Casey Grove: What are some of the reasons that people make mistakes in those situations or put themselves in that position of not maybe thinking clearly?

DA: Commonly, you will overestimate your own abilities, right? You will underestimate the hazard. Very commonly, contributing factors are going to be things like there was a some sort of a deadline in there, a time factor. Maybe a piece of equipment is missing or there’s something about equipment in there. But then we just say those are contributing factors.

And with everything that’s happening, you’re juggling many, many balls. There was too much going on, right? There were too many stressors going on. So it’s pretty common. About 85% of people underperform in those high, high-stress situations. Let’s say it’s a number 10, you can function with 10 units of stress. But once you get to 11, you’re not going to do well. So the lack of sleep might be, you know, a two. The lack of water might be a one. The rain might be a one. We just keep adding it up, and you’re pretty stressed. But now all of a sudden, this bear attacks or this bear charges or whatever. But if you’re already at a seven, right, it’s like, “Oh!” It puts you over the limit.

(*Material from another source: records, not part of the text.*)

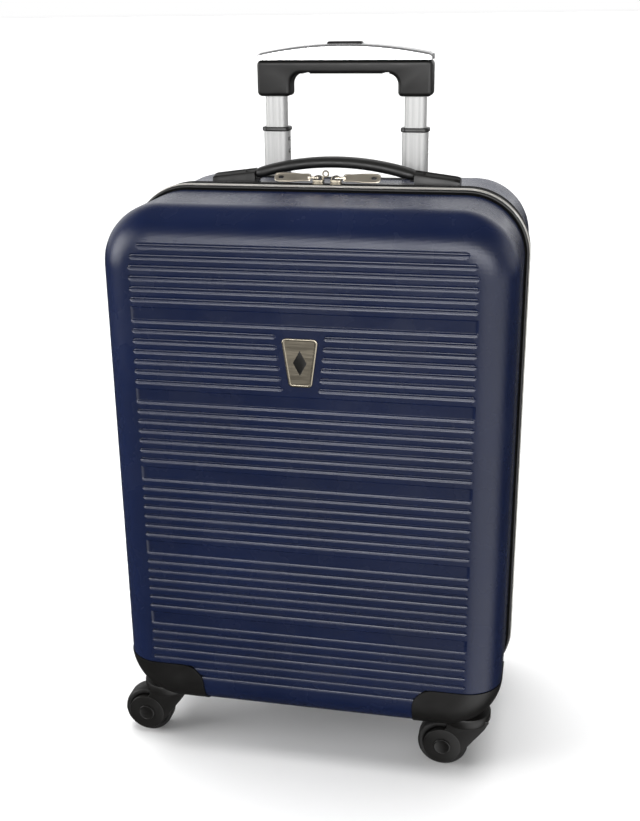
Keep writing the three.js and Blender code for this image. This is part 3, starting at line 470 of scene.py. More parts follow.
def shell_material():
    """Navy plastic embossed with small diamonds, which two sets of diagonal waves make."""
    surface = Surface("navy_shell", (0.0050, 0.0095, 0.0340), 0.26, Specular_IOR_Level=0.20)
    pitch = EMBOSS_PITCH * math.sqrt(2)

    def diamonds(a, b):
        up = surface.wave(surface.math("ADD", a, b), pitch)
        return surface.math("MULTIPLY", up, surface.wave(surface.math("SUBTRACT", a, b), pitch))

    surface.vary_color(surface.noise(9.0, 2.0), 0.88, 1.12)
    surface.vary_roughness(surface.noise(30.0), 0.05)
    surface.bump(surface.on_each_side(diamonds), EMBOSS_DEPTH, 0.55)
    return surface.material


def black_plastic_material(name, color=(0.0062, 0.0058, 0.0054), roughness=0.40, grain=0.05):
    surface = Surface(name, color, roughness, Specular_IOR_Level=0.2)
    surface.vary_color(surface.noise(24.0, 2.0), 0.85, 1.15)
    surface.vary_roughness(surface.noise(60.0, 4.0), 0.07)
    surface.bump(surface.noise(1500.0, 2.0), grain * MM, 0.5)
    return surface.material


def rubber_material():
    surface = Surface("soft_rubber", (0.0075, 0.0072, 0.0068), 0.48, Specular_IOR_Level=0.3)
    surface.vary_roughness(surface.noise(90.0))
    surface.bump(surface.noise(1900.0), 0.06 * MM, 0.6)
    return surface.material


def tread_material():
    surface = Surface("wheel_tread", (0.007, 0.0068, 0.0066), 0.5, Specular_IOR_Level=0.25)
    surface.vary_color(surface.noise(70.0), 0.7, 1.6)
    surface.vary_roughness(surface.noise(220.0, 4.0), 0.12)
    surface.bump(surface.noise(900.0, 4.0), 0.07 * MM, 0.6)
    return surface.material


def piping_material():
    surface = Surface("piping", (0.40, 0.385, 0.355), 0.22)
    surface.vary_color(surface.noise(40.0, 2.0), 0.85, 1.15)
    surface.vary_roughness(surface.noise(300.0, 2.0), 0.05)
    surface.bump(surface.noise(700.0, 2.0), 0.03 * MM, 0.4)
    return surface.material


def weave_material(name, color, pitch, roughness=0.85, specular=0.15):
    """Plain woven cloth: over and under threads in both directions."""
    surface = Surface(name, color, roughness, Specular_IOR_Level=specular)

    def threads(a, b):
        return surface.math("MULTIPLY", surface.wave(a, pitch), surface.wave(b, pitch))

    weave = surface.on_each_side(threads)
    surface.vary_color(weave, 0.7, 1.25, -1.0, 1.0)
    surface.vary_roughness(surface.noise(150.0), 0.06)
    surface.bump(weave, 0.12 * MM, 0.7)
    return surface.material


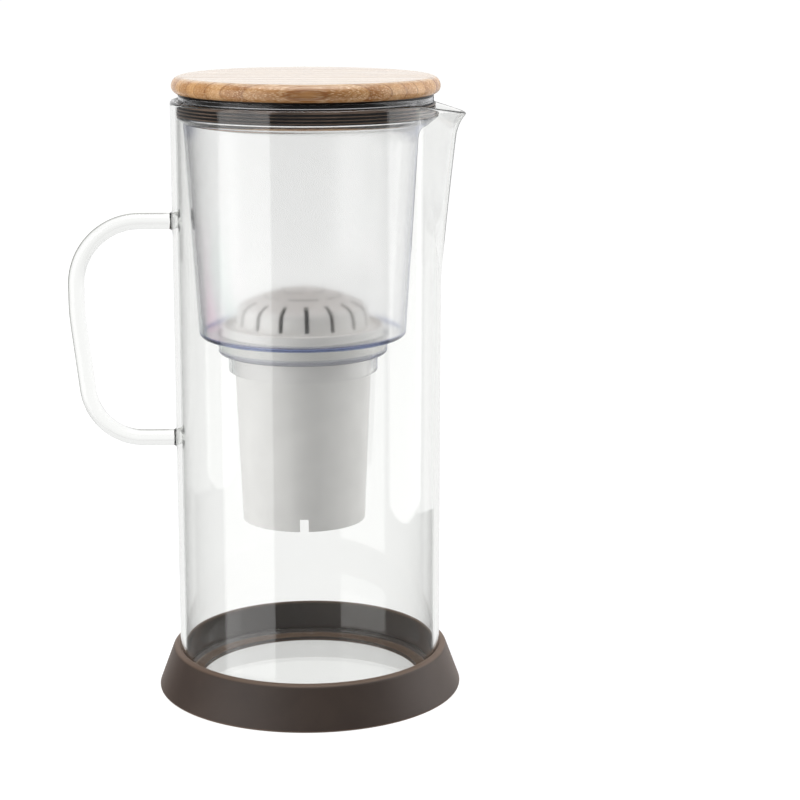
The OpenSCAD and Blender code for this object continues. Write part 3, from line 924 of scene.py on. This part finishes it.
def glass_material():
    """Clear glass with a trace of grey-green that deepens with the way through it. Painted
    shade darkens its colour where it is seen edge-on: at the spout and its tip, on the
    roll of the rim beside it, and along the outer side of the rod."""
    finish = Finish("glass")
    absorb(finish, GLASS_IN_DEPTH, 20)
    across, _, height = finish.split(finish.millimetres())
    normal_x, _, normal_z = finish.facing()
    spout = edge_on(finish, 0.76, 0.92) * across.ramp(GLASS_R - 1, GLASS_R + 2)
    tip = edge_on(finish, 0.6, 0.85) * across.ramp(GLASS_R + 5, GLASS_R + 9)
    roll = height.ramp(RIM_Z - 1.6, RIM_Z - 0.6) * across.ramp(GLASS_R - 8, GLASS_R + 2)
    outer = (normal_z - normal_x).ramp(0.5, 0.9) * across.ramp(-GLASS_R, -4 - GLASS_R)
    # Painted shade: these masks darken the glass where it is seen edge-on, for the dark it shows beside
    # the backdrop.
    edge = spout + tip + roll * 0.5 + edge_on(finish, 0.36, 0.66) * outer
    shader = finish.principled(
        Base_Color=finish.mix(edge.ramp(0, 1), GLASS_FACE, GLASS_EDGE_SHADE),
        Roughness=0.0, IOR=1.47, Transmission_Weight=1.0,
    )
    return finish.surface(clear(finish, shader))


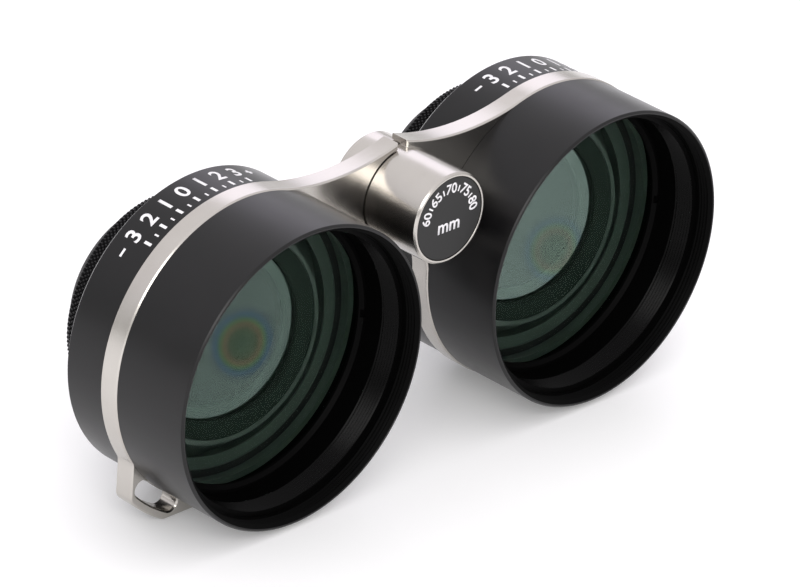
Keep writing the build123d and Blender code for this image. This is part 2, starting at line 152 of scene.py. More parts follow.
def smooth_by_area(piece, angle=radians(40)):
    """Smooth shading, sharp past an angle, with the larger faces deciding the normals."""
    mesh = piece.data
    bm = bmesh.new()
    bm.from_mesh(mesh)
    for edge in bm.edges:
        edge.smooth = len(edge.link_faces) == 2 and edge.calc_face_angle(0.0) < angle
    for face in bm.faces:
        face.smooth = True
    bm.to_mesh(mesh)
    bm.free()
    weighted = piece.modifiers.new("weighted_normals", "WEIGHTED_NORMAL")
    weighted.keep_sharp = True
    weighted.weight = 80


def ring_point(axis, radius, station, angle):
    """A point in the row frame, from a radius and a station in mm and an angle about the axis."""
    x = axis[0] + radius * MM * cos(angle)
    z = axis[1] + radius * MM * sin(angle)
    return (x, front_y + station * MM, z)


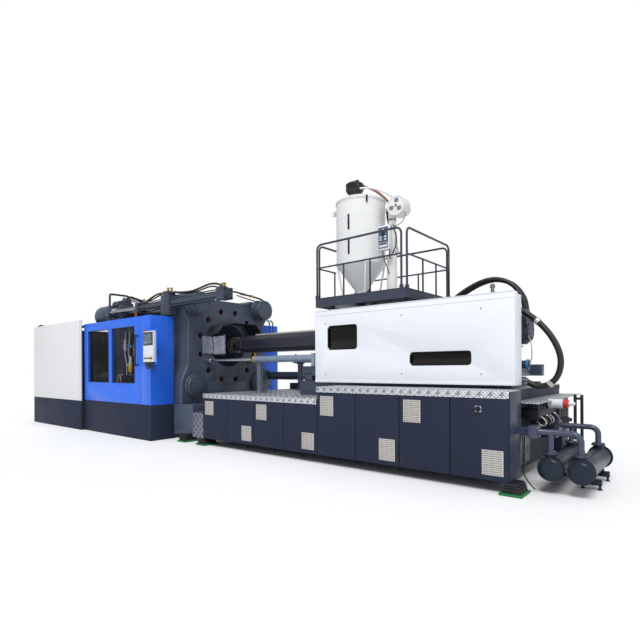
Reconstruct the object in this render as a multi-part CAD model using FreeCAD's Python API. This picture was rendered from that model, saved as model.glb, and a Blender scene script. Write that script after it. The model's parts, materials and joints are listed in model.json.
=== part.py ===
import FreeCAD, Part
import math
import os

# Large two-platen injection moulding machine, in millimetres.
# x = 0 is the injection-side face of the fixed platen and +x runs to the injection end.
# y = 0 is the machine's centre-line with the operator at -y, and the floor is z = 0.
# The whole model is moved at the end so that its origin is the bottom centre of its box.

V = FreeCAD.Vector

# ---------------------------------------------------------------- driving dimensions
AXIS_Z = 2320.0              # height of tie-bar centre, barrel and screw
RUN_GAP = 0.5                # clearance between pieces that move against each other
SLIDE_GAP = 1.0              # clearance of the platen bores on the tie bars
PAD_H = 163.0                # levelling pads
PAD_L = 300.0
PAD_W = 240.0
CORNER_PAD_W = 400.0
MIDDLE_PAD_Y = 900.0

PLATEN_T = 1000.0            # fixed platen thickness
BED_X0 = -7000.0
BED_X1 = 500.0
BED_Y_IN = 1100.0
BED_Y_OUT = 1500.0
BED_TOP = 850.0
WAY_H = 50.0
TIE_Y = 1080.0
TIE_DZ = 1030.0
TIE_R = 170.0
TIE_REAR_X = -4760.0
RING_R = 920.0               # ring of through holes in the platens
RING_HOLE_R = 75.0
RING_HOLES = 12
LOCATE_R = 125.0             # bore for the mould's locating ring
MOVING_X = -3300.0           # mould-side face of the moving platen, open position
MOVING_T = 800.0
LOCK_L = 600.0
LOCK_R = 330.0
EJECT_ROD_R = 30.0
EJECT_PITCH = 300.0

TRAV_Y = 1530.0              # upper traverse cylinder, operator side
TRAV_Z = 3350.0
TRAV_FAR_Y = 1640.0          # lower traverse cylinder, far side
TRAV_FAR_Z = 1500.0
TRAV_FAR_MOUNT_Z0 = 1180.0   # foot of the lower cylinder's mounting block
TRAV_X0 = -1840.0
TRAV_X1 = 1590.0
TRAV_R = 95.0
TRAV_ROD_R = 55.0
TRAV_PISTON_X = 300.0        # inner end of the rods with the platen open
TRAV_HEAD = 250.0            # square end blocks

# half outlines of the two castings as (y, z), from the foot up and in to the middle of the top
PLATEN_HALF = ((1480.0, BED_TOP), (1480.0, 1420.0), (1290.0, 1800.0), (1265.0, 2880.0),
               (1400.0, 3090.0), (1400.0, 3600.0), (800.0, 3600.0), (560.0, 3510.0))
MOVING_HALF = ((1330.0, BED_TOP + WAY_H + RUN_GAP), (1330.0, 1420.0), (1240.0, 1700.0),
               (1240.0, 2950.0), (1330.0, 3090.0), (1330.0, 3600.0), (800.0, 3600.0), (560.0, 3450.0))

PLINTH_T = 130.0
COVER_X0 = -7310.0
COVER_X1 = -3800.0
COVER_Y = 2220.0
COVER_Z0 = 820.0
COVER_Z1 = 3120.0
COVER_PLINTH_T = 60.0
PANEL_T = 40.0               # depth of a folded cover panel
SKIN = 4.0
GUARD_X0 = -3770.0
GUARD_X1 = -275.0
GUARD_Y = 2130.0
GUARD_Z0 = 850.0
GUARD_Z1 = 3000.0
GUARD_T = 60.0
GATE_X1 = -705.0
GUARD_END_Y = BED_Y_OUT       # the guard's end panels close on the bed
RAIL_T = 60.0
RAIL_X0 = -6400.0
WINDOW_Z0 = 1370.0
WINDOW_Z1 = 2770.0
WINDOWS_X = ((-3510.0, -2340.0), (-2150.0, -1006.0))
PANE_T = 8.0
PANEL_X0 = -420.0            # control panel
PANEL_X1 = 20.0
PANEL_Z0 = 1880.0
PANEL_Z1 = 2600.0
PANEL_DEPTH = 70.0
PLATE_T = 30.0
PANEL_FRONT = -GUARD_Y - PLATE_T - PANEL_DEPTH
BUTTON_Z = 1965.0
BUTTON_R = 20.0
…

Now, what happens to the brain, we kind of have two brains. So the inside brain is what I’m going to call the limbic system. It’s the automated system. It’s the breathing, the heart rate. That’s also the amygdala. It’s your emotions. The outside of the brain, that’s your prefrontal cortex. That’s your decision making. That’s making sense of stuff, future thinking, goals. Your brain will resort to habits in an emergency. It doesn’t like to use the prefrontal cortex. And so you want your response, your habitual routine response, to be a very effective habit. You want to sleep with your headlamp at the same place next to you every single night, right? You want your bear spray to be at the same place. And if you can create these habits, then when things are highly stressful, you will do your routine.

CG: And with the bear spray in particular, I mean, a bear charging you seems obviously stressful. But even just using the bear spray can be stressful, too, right? Can you tell me about that?

DA: Yeah, it’s, I mean, using bear spray for the first time is new, right? You’ve never done it. So you might even see me do it. But I say, “Here for real, Casey, you take take it outside,” and I hand it to you, and I say, “Go ahead and use it.” And I mean, almost always, people will look at me and they go, “Really?” I can tell you’ve just had a dose of adrenaline, haven’t you? Right? And you can even almost probably visualize it yourself, right? I say, “No, for real, like, take the safety off right now, and everyone’s gonna watch you, and I want you to spray it.” And you’re like, “Really?”

And I say, you know, “If, right now, this is slightly stressful, imagine what it’s gonna be like when the bear is charging you, right?” And that makes sense then. The brain’s never going to want to add stress to the situation. So it’s like, you’ve got to think this through ahead of time. So let’s take the safety off. Spray it. Let’s see it. Let’s hear it, because it’s going to make a sound, it’s going to actually have kind of colorful gas. Think of like driving home and doing something else. You say, “How did I — I didn’t even think. I don’t even remember getting home. I drove home automatically,” because it became automated, right? The limbic system has very few things you can do in automation, and you can actually do it automated while you’re thinking. That’s what we want to do with all of your emergency skills, is make them automated, so that you can actually drive home while doing something else.

CG: Maybe you’re driving home thinking about the bear encounter you just had.

DA: That’s right.

CG: I imagine when you do have a chance to reflect on those things, it probably helps with preparation for whatever your next trip is, right? And kind of being mentally tough or being mentally prepared, I imagine, right?

DA: Hopefully you reflect on it, right? Hopefully you actually learn something from it. The people who just kind of brag about their mistakes, I’m not so sure. But generally speaking, for two reasons. Number one, in the event of any highly stressful situation, the brain is going to look for anything similar it’s experienced in life, right? “I’ve been in inclement weather. I’ve been in this,” you know. And it might not be exactly the same, but it’s like, “Oh, I’ve seen this. I remember this one.” So in that regard, that’s great.

But the second thing is, what the brain does then is it can either decide if it was a really, really bad event, right? Then you can become hyper-vigilant, and it’s afraid. And then that the amygdala can actually grow. And it’s like, “Oh, I never ever, ever want that to happen again,” right? So that’s somebody who’s had a super traumatic event. A lot of times, people will think of like post-traumatic stress. But generally speaking, it was just a little bit traumatic, right? So we say, “OK, well, that’s a good learning opportunity.” Not only do you, is the brain, gonna reflect, what the research has shown, is that reflecting inside of your brain is going to help in one regard, but actually saying it out loud is going to be a different type of reflection, because you’ll hear it from yourself. And then it also helps the brain develop resiliency and grit.